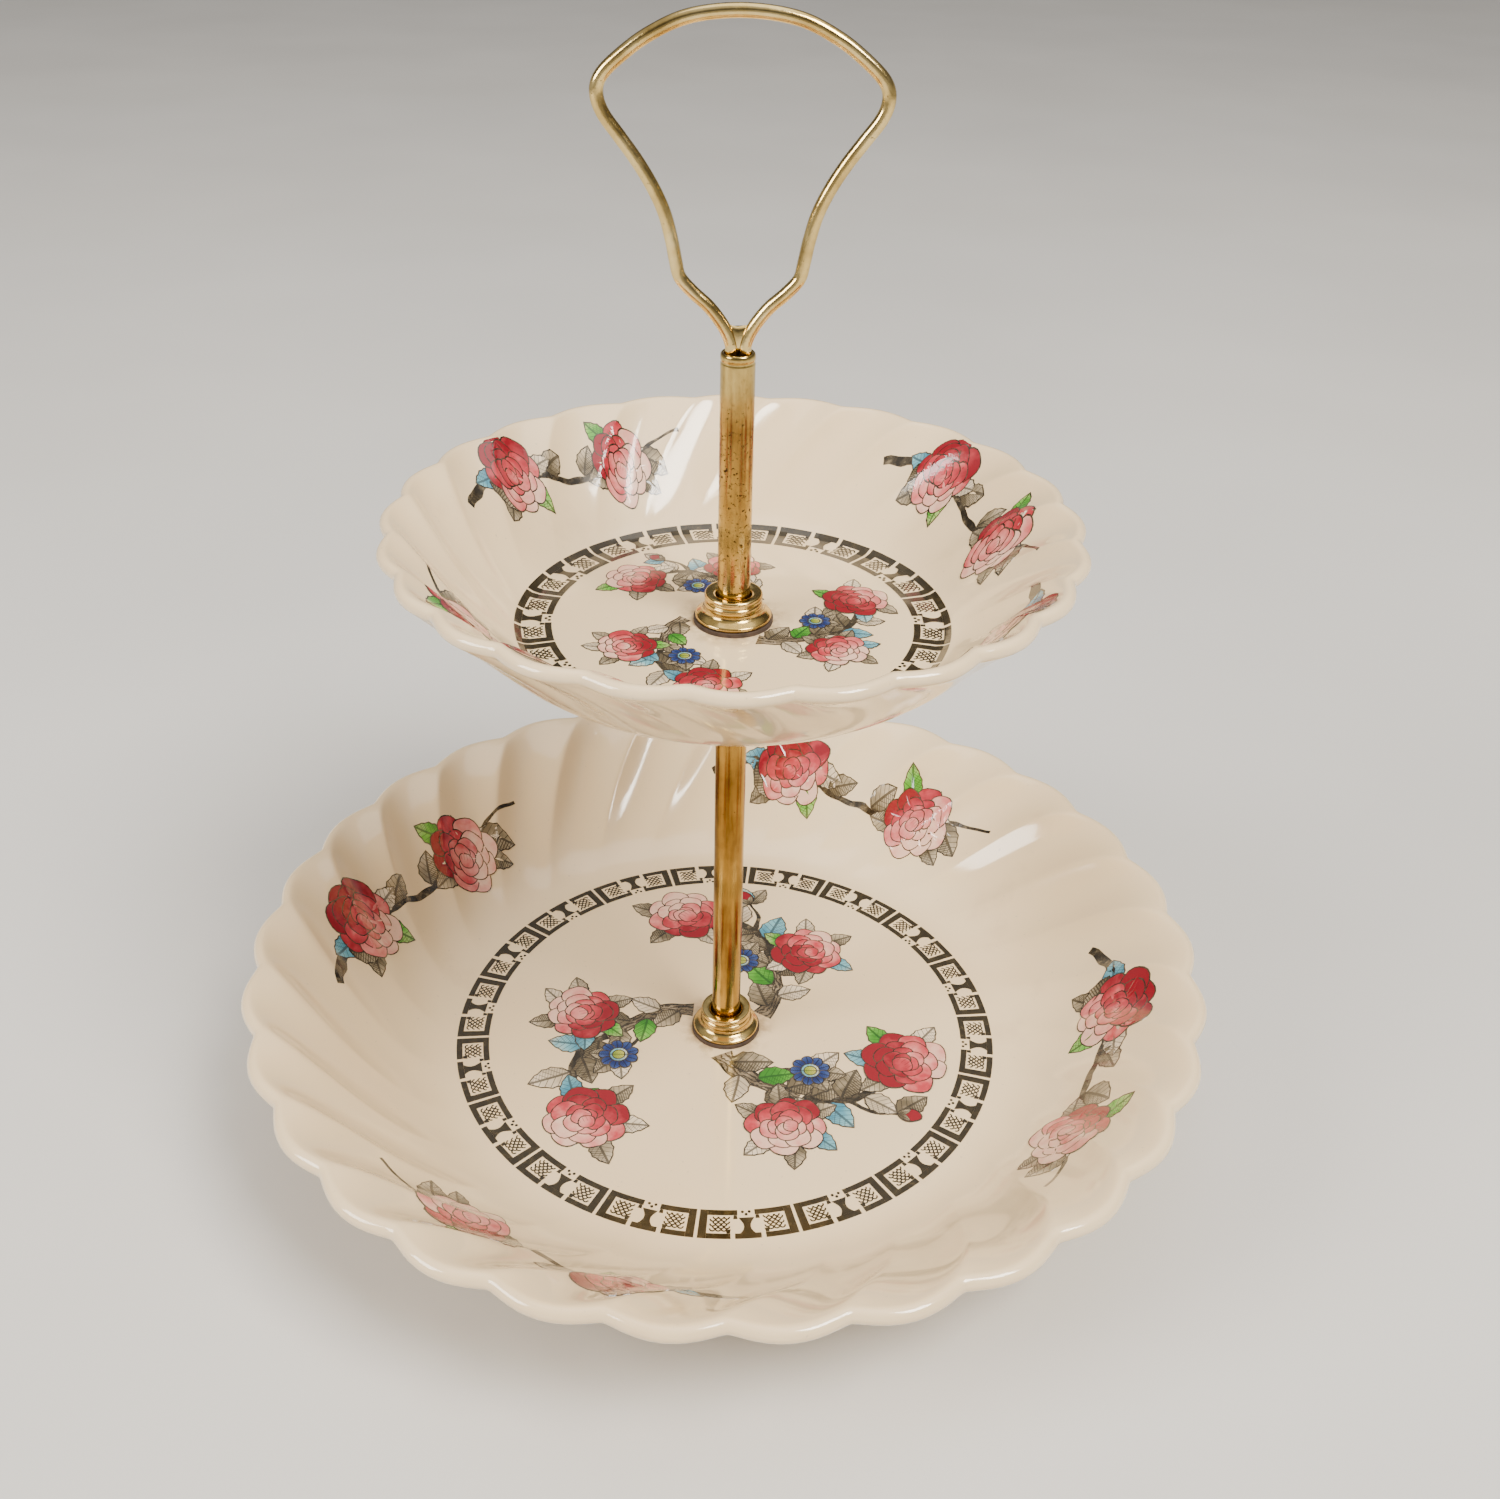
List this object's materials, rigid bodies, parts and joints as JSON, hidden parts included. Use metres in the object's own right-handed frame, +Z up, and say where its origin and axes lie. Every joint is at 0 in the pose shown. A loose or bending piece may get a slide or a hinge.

...

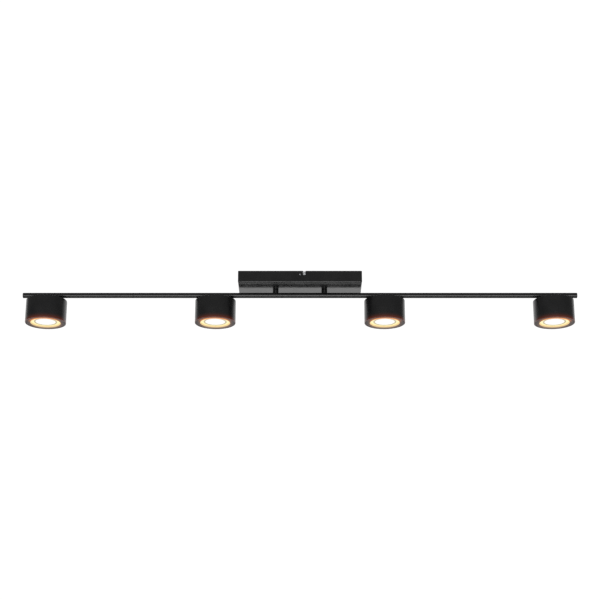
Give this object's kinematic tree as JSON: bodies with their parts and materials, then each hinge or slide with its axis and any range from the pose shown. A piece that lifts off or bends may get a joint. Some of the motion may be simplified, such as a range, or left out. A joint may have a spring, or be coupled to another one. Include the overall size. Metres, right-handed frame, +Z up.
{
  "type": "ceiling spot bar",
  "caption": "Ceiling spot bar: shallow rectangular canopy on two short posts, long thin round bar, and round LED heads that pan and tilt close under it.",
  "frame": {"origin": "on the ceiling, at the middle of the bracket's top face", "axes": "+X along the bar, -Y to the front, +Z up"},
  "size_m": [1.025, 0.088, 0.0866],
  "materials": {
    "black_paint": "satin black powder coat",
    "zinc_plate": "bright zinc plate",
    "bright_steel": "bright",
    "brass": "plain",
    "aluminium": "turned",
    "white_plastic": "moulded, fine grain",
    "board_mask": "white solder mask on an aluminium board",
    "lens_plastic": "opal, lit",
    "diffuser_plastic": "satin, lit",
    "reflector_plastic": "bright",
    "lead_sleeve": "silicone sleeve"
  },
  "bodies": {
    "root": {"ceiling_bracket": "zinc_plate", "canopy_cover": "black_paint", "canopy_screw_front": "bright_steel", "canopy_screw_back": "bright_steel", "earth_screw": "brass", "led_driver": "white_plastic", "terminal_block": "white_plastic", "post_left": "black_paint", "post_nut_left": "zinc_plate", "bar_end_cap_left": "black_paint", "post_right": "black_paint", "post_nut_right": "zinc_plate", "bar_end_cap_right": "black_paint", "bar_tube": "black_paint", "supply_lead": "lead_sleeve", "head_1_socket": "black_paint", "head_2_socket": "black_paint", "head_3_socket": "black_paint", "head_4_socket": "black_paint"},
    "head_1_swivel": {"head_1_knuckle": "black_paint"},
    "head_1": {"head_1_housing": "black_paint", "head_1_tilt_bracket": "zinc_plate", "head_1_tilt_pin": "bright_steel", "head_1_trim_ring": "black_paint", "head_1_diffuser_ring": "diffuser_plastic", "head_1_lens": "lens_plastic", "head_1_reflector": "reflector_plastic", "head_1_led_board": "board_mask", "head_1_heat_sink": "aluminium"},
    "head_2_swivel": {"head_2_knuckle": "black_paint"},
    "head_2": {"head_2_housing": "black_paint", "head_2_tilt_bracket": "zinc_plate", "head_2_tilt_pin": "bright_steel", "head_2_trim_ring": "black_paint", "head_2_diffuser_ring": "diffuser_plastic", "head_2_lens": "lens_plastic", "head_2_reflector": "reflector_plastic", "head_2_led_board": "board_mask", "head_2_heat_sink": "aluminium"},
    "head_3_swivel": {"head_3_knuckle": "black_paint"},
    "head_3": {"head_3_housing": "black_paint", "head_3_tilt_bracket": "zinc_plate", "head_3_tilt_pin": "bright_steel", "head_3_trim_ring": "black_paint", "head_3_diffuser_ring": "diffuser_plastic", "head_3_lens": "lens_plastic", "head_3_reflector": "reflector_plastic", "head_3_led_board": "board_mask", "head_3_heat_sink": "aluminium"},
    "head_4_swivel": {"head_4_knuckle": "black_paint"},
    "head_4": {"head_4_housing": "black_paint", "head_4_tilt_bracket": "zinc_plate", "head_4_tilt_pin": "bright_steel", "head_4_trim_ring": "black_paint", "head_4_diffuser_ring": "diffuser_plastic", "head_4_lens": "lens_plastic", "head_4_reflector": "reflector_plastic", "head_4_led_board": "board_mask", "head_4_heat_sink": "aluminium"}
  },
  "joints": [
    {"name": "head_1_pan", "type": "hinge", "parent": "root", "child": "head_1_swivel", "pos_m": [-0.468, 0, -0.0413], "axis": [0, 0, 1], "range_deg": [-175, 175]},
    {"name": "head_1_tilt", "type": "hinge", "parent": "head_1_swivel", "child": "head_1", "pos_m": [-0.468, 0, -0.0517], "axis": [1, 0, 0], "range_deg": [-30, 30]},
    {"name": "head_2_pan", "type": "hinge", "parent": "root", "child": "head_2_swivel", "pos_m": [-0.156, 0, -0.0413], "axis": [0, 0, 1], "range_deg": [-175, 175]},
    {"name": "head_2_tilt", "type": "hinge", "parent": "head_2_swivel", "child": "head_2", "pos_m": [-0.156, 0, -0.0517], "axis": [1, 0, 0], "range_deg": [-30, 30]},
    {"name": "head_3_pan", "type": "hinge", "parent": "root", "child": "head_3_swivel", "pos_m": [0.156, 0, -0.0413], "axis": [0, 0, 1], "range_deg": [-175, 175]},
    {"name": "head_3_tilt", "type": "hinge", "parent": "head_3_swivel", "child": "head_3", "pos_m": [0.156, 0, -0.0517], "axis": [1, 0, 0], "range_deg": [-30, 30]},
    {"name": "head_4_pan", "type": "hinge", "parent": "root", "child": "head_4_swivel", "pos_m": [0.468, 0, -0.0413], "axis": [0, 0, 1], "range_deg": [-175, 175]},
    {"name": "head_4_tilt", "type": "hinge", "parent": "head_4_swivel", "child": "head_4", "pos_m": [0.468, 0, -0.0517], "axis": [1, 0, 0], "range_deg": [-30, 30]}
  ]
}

==

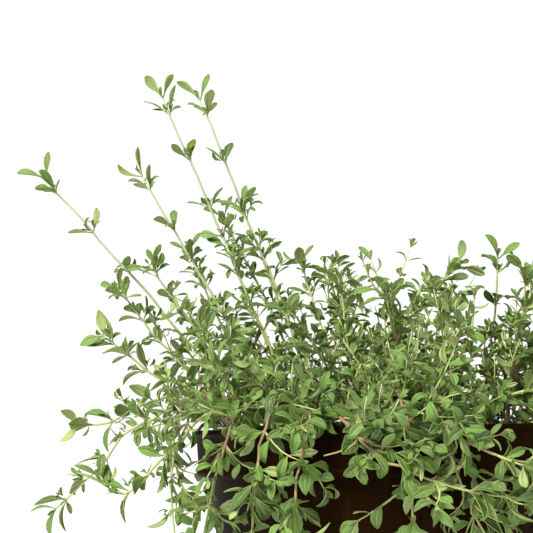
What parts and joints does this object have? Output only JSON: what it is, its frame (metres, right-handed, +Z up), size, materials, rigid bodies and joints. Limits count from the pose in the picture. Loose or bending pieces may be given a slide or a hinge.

Task details: Using the entries above, return each line in which the word "slide" occurs.

Exercise answer:
List this object's materials, rigid bodies, parts and joints as JSON, hidden parts included. Use metres in the object's own right-handed frame, +Z up, and say where its origin and axes lie. Every joint is at 0 in the pose shown. A loose or bending piece may get a slide or a hinge.
Give this object's kinematic tree as JSON: bodies with their parts and materials, then each hinge or slide with its axis and any range from the pose shown. A piece that lifts off or bends may get a joint. Some of the motion may be simplified, such as a range, or left out. A joint may have a spring, or be coupled to another one. Include the overall size. Metres, right-handed frame, +Z up.
What parts and joints does this object have? Output only JSON: what it is, its frame (metres, right-handed, +Z up), size, materials, rigid bodies and joints. Limits count from the pose in the picture. Loose or bending pieces may be given a slide or a hinge.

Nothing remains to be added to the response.